A successful identity framework would mean departments didn't have to roll their own. But that's exactly what happened. HMRC was obliged to extend the ageing Government Gateway itself, and the Department for Work and Pensions (DWP) decided Verify couldn't cut the mustard for the Universal Credits system, as we exclusively revealed here. DWP also had to develop its own identity system. The other big service, the NHS, never took Identity Assurance/Verify serious in the first place.

People had problems too, as the BBC's Rory Cellan-Jones found in 2014. Two years later, the success rate for creating new identity accounts was just 72 per cent.

GDS Verify account creation rate

Click to enlarge

How it all went wrong

The Cabinet Office and GDS were putting a brave face on it right to the end – while attempting to conceal the cost of the failure.

In July, public administration watchdog the Infrastructure and Projects Authority downgraded its likelihood of success.

Unlike most of the other major projects for which data is provided, the government did not list the budget for the year or the whole life cost of Verify, instead stating: "Exempt under Section 43 of the Freedom of Information Act 2000 (Commercial Interests)."

Over seven years, no one outside The Reg gave the failure as much scrutiny as blogger David Moss. Last year he noted that GDS – originally intended to end the consultancy racket – was providing lots of work for outside consultants. If the government was slow to cotton on to the flop, that's because the Cabinet Office kept its lack of progress hidden as best it could.

Asked to list the main reasons Verify failed, Moss included lack of technical knowledge ("GDS dressing up in Google's clothes doesn't make them Google"), lack of experience, and poor social and interpersonal skills that alienated Whitehall clients.

"We may all hate office politics but you better be good at it if you want to get anywhere," said Moss.
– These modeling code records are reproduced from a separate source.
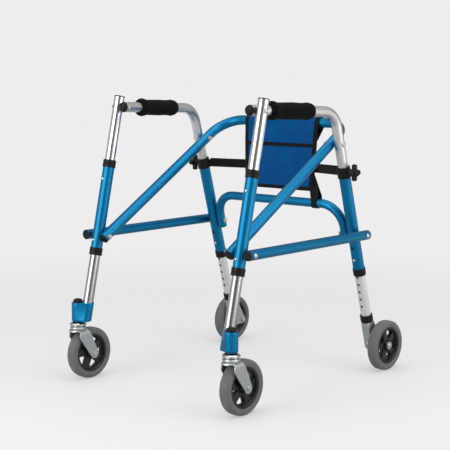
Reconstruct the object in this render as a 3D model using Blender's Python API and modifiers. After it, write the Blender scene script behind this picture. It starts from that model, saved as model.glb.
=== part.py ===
"""A child's reverse walker: two aluminium sides joined behind the user by a cross frame and a rear arch.

Metres, +Z up, +Y to the rear, +X to the user's left. The origin is on the floor, midway between the wheels.
"""

import math

import bmesh
import bpy
from mathutils import Matrix, Vector

# Tubes: outer diameters and the wall they share
LEG_DIAMETER = 0.0286
POST_DIAMETER = 0.0254
FRAME_DIAMETER = 0.0254
RAIL_DIAMETER = 0.0238
ARCH_DIAMETER = 0.0222
TUBE_WALL = 0.0013
FIT_GAP = 0.0003
BOLT_DIAMETER = 0.006

# Stance: the legs' centre lines in front and side view
LEG_SPACING = 0.462
LEG_SPREAD_AT_RAIL = 0.4281
FRONT_LEAN = math.radians(12.88)
REAR_LEAN = math.radians(15.72)
RAIL_HEIGHT = 0.357
HANDLE_HEIGHT = 0.661

# Heights on the front legs, down from the rail and up to the handle
FRONT_BUTTON_BELOW_RAIL = 0.0128
FRONT_BUTTON_HEIGHT = RAIL_HEIGHT - FRONT_BUTTON_BELOW_RAIL
FRONT_LEG_BELOW_BUTTON = 0.0316
FRONT_LEG_BOTTOM = FRONT_BUTTON_HEIGHT - FRONT_LEG_BELOW_BUTTON
FRONT_EXTENSION_ABOVE_RAIL = 0.023
FRONT_EXTENSION_TOP = RAIL_HEIGHT + FRONT_EXTENSION_ABOVE_RAIL
POST_BUTTON_HEIGHT = 0.4923
FRONT_LEG_ABOVE_BUTTON = 0.0434
FRONT_LEG_TOP = POST_BUTTON_HEIGHT + FRONT_LEG_ABOVE_BUTTON
POST_BELOW_BUTTON = 0.0423
POST_BOTTOM = POST_BUTTON_HEIGHT - POST_BELOW_BUTTON
POST_ABOVE_HANDLE = 0.036
POST_TOP = HANDLE_HEIGHT + POST_ABOVE_HANDLE
POST_CAP_DOME = 0.0032
POST_CAP_DEPTH = 0.006

# Heights on the rear legs
REAR_BUTTON_BELOW_RAIL = 0.0624
REAR_BUTTON_HEIGHT = RAIL_HEIGHT - REAR_BUTTON_BELOW_RAIL
REAR_LEG_BELOW_BUTTON = 0.0386
REAR_LEG_BOTTOM = REAR_BUTTON_HEIGHT - REAR_LEG_BELOW_BUTTON
REAR_EXTENSION_BELOW_RAIL = 0.039
REAR_EXTENSION_TOP = RAIL_HEIGHT - REAR_EXTENSION_BELOW_RAIL
REAR_EXTENSION_BOTTOM = 0.130
REAR_LEG_TOP = 0.519
HANDLE_TUBE_BOTTOM = 0.440
CROSS_BOLT_HEIGHT = 0.5815

# Snap buttons, and the holes they drop into
HOLE_PITCH = 0.0318
HEIGHT_TRAVEL = 0.0318
BUTTON_DIAMETER = 0.0068
BUTTON_PROUD = 0.0026
BUTTON_DEPTH = 0.0065
BUTTON_DOME = 0.0015
EXTENSION_HOLES = 5
EXTENSION_HOLE_PITCH = 0.020
EXTENSION_LOWEST_HOLE = 0.1718

# Black collars at the tube ends
COLLAR_WALL = 0.0014
COLLAR_LIP = 0.0042
COLLAR_SLEEVE = 0.0145
COLLAR_GROOVE = 0.0008
CLAMP_WALL = 0.0022
CLAMP_LIP = 0.0083
CLAMP_SLEEVE = 0.0187
CLAMP_BOSS_DIAMETER = 0.015
CLAMP_BOSS_END = 0.0207
CLAMP_LUG = (0.009, 0.010, 0.019)
CLAMP_LUG_GAP = 0.0015

# Clamp knob
KNOB_DIAMETER = 0.041
KNOB_THICKNESS = 0.011
KNOB_LOBES = 4
KNOB_LOBE_DIAMETER = 0.0135
KNOB_BOSS_DIAMETER = 0.018
KNOB_BOSS_LENGTH = 0.020

# Handle tube and grip
HANDLE_FALL = 0.032
HANDLE_BEND_RADIUS = 0.052
HANDLE_SADDLE = 0.0025
HANDLE_OVERHANG = 0.0055
GRIP_LENGTH = 0.1415
GRIP_DIAMETER = 0.044
GRIP_WAIST = 0.0386
GRIP_FROM_POST = 0.052
GRIP_ROUNDING = 0.005
GRIP_FLARE = 0.020

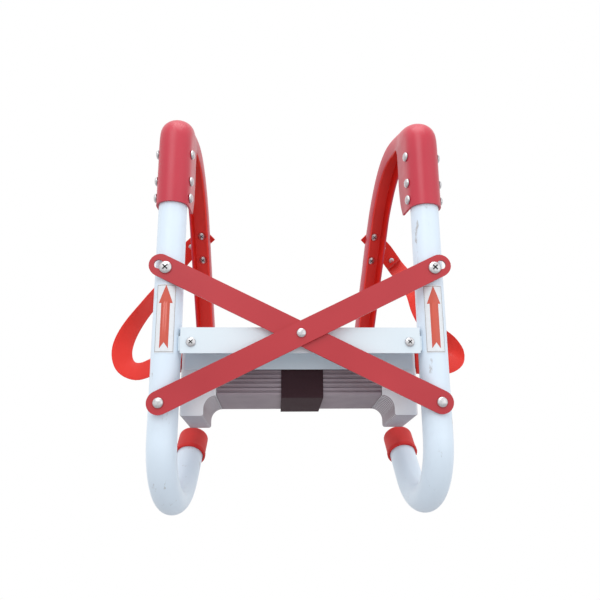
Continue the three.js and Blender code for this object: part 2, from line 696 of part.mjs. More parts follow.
function addBrace() {
  const half = BRACE_SHEET / 2;
  const frontAt = new THREE.Vector3(0, braceFrontY + half, braceMiddleZ);
  const rearAt = new THREE.Vector3(0, BRACE_REAR_Y + half, braceMiddleZ);
  add(ladder, "brace_bar_front", braceBar(), "red", frontAt).rotation.y = -braceSlope;
  add(ladder, "brace_bar_rear", braceBar(), "red", rearAt).rotation.y = Math.PI + braceSlope;
  const pins = [
    ["brace_pin_low_left", -1, BRACE_LOW_Z, braceFrontY, LOW_PIN_HEAD],
    ["brace_pin_low_right", 1, BRACE_LOW_Z, BRACE_REAR_Y, LOW_PIN_HEAD],
    ["brace_screw_high_left", -1, BRACE_HIGH_Z, BRACE_REAR_Y, HIGH_SCREW_HEAD],
    ["brace_screw_high_right", 1, BRACE_HIGH_Z, braceFrontY, HIGH_SCREW_HEAD],
  ];
  for (const [name, side, z, faceY, head] of pins) {
    const seat = new THREE.Vector3(side * BRACE_PIVOT_X, faceY - GAP, z);
    add(ladder, name, headed(head, BOLT_R, PIN_END_Y), "steel", seat, FORWARD);
  }
  const centre = new THREE.Vector3(0, braceFrontY - GAP, braceMiddleZ);
  add(ladder, "brace_pin_centre", centrePin(), "steel", centre, FORWARD);
  const spacerY = BRACE_REAR_Y + half;
  const lowLeft = new THREE.Vector3(-BRACE_PIVOT_X, spacerY, BRACE_LOW_Z);
  const highRight = new THREE.Vector3(BRACE_PIVOT_X, spacerY, BRACE_HIGH_Z);
  add(ladder, "brace_spacer_low_left", spacer(), "steel", lowLeft);
  add(ladder, "brace_spacer_high_right", spacer(), "steel", highRight);
}

for (const [side, word] of [[-1, "left"], [1, "right"]]) {
  addHookFrame(side, word);
  addCrossbarEnd(side, word);
}
add(ladder, "crossbar", crossbar(), "white");
addBrace();
for (let i = 0; i < RUNG_COUNT; i += 1) {
  const at = new THREE.Vector3(0, RUNG_FIRST_Y + i * RUNG_PITCH, -i * RUNG_DROP);
  add(ladder, `rung_${String(i + 1).padStart(2, "0")}`, rung(), "rung", at);
}
add(ladder, "stack_strap", strap(), "strap");

export default ladder;
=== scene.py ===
"""Escape rope ladder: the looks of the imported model. Lengths are in mm until row() turns them into metres."""

import math

import bmesh
import bpy
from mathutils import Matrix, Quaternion, Vector, noise


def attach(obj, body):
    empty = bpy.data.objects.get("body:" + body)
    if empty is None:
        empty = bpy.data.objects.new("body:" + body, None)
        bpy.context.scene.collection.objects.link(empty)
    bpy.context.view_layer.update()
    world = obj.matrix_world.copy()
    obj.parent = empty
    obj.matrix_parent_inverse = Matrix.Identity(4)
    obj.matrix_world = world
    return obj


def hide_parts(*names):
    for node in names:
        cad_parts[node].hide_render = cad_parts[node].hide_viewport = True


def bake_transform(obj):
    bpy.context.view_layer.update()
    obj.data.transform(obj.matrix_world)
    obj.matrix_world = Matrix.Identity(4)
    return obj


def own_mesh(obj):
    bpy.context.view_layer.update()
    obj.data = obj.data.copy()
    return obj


# ---- dimensions, the same as the CAD part's ----
SILL_Y = 96
SILL_Z = 279
GAP = 0.3
TUBE_SPACING = 292
TUBE_R = 16
TUBE_BORE = 14.4
TUBE_TOP = 250
TOE = math.radians(4.2)
# How far each side's hook arm is turned inwards about its tube; the sides are -1 (left) and 1 (right).
ARM_TURN = {-1: math.radians(1.8), 1: math.radians(7)}
BEND_R = 66
BEND_Z = -86
BEND = math.radians(137)
TIP_LENGTH = 66
CAP_R = 18.6
CAP_LIP = 0.7
CAP_ROUND = 4.2
CAP_LENGTH = 33
CAP_END = 3
ARM_SHEET = 2.5
# Outer line of the hook arm, and the line of its flange tips, as (back, up) pairs.
ARM_OUTER = [
    (-19, 174.5), (-19, 190), (-19, 212), (-19, 234), (-19, 253), (-17.8, 265), (-13, 275), (-4, 283.5),
    (9, 290), (28, 295.5), (48, 299), (68, 302), (88, 302.5), (106, 300), (123, 294.5), (140, 285.5),
    (156, 274), (172, 259.5), (188, 242), (204, 220), (228, 184), (256, 142), (300, 76),
]
ARM_INNER = [
    (22, 174.5), (28, 190), (31, 212), (31, 232), (31, 246), (31.5, 256), (33, 262), (36, 266.5),
    (40, 270), (48, 274), (58, 277), (72, 278.7), (88, 279), (101, 277), (114, 273), (127, 266),
    (140, 256.5), (154, 244), (168, 229), (182, 208), (206, 171), (233.5, 129.5), (277.5, 63.5),
]
# Half width of the arm, and the radius of its pressed corners, at each station of the two lines.
ARM_HALF = [19, 19, 19, 19, 19, 19, 19, 18.4, 17.3, 15.6, 14.2, 13.3] + [13] * 11
ARM_CORNER = [19, 19, 19, 19, 19, 19, 19, 18, 16.5, 14, 10, 7, 4.8] + [4.5] * 10
SADDLE_BOLT_Z = (185, 206, 240)
SADDLE_HALF = 19
# Radius and height of each kind of head.
SADDLE_HEAD = (5.4, 3.4)
BRACE_SCREW_HEAD = (7, 3.2)
BRACE_PIN_HEAD = (5.6, 3)
CENTRE_PIN_HEAD = (5, 2.6)
BAR_SCREW_HEAD = (5.2, 2.4)
LEG_SCREW_HEAD = (5.6, 2.8)
RIVET_HEAD = (4, 1.6)
HEAD_RIM = 0.7
SHANK_R = 3
RECESS_DEPTH = 1.1
BAR_FRONT = -12
BAR_SCREW_X, BAR_SCREW_Z = 118, 15
PIVOT_X, PIVOT_LOW, PIVOT_HIGH = 147.5, -50, 96
BRACE_SHEET = 3
BRACE_REAR = -19.4
BRACE_FRONT = BRACE_REAR - GAP - BRACE_SHEET
LABEL_BOTTOM, LABEL_TOP = 3, 78
LABEL_HALF = math.radians(38)
LABEL_LIFT = 0.15
LABEL_SHEET = 0.3
PRINT_LIFT = 0.46
LINE_WIDTH = 0.45
ARROW_NOTCH = (7.5, 14)
ARROW_HEAD = (57, 77)
ARROW_SHAFT_HALF = math.radians(16.5)
ARROW_HEAD_HALF = math.radians(27)
ARROW_STEPS = 8
LEG_SCREWS = (6, 43)
WEB_WIDTH = 25
WEB_SHEET = 1.8
WEB_OFF = GAP + WEB_SHEET / 2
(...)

Some of the blame-shifting that characterised Bracken's GDS is evidenced in a Cabinet Office statement. "User volumes have been lower than forecast due to slower than anticipated digital transformation across government," the department said. "Work is underway to develop cross-government agreement on the approach to digital identity in the intermediate term."

Bootnote

* Bracken, alongside other former GDS execs, has subsequently founded a Shoreditch-based management consultancy called Public.Digital to advise governments on how to do digital services as well as Bracken's GDS did. It's even got a book out about it – and its website carries endorsements from Martha Lane Fox, Tim 2.O'Reilly, and David Cameron.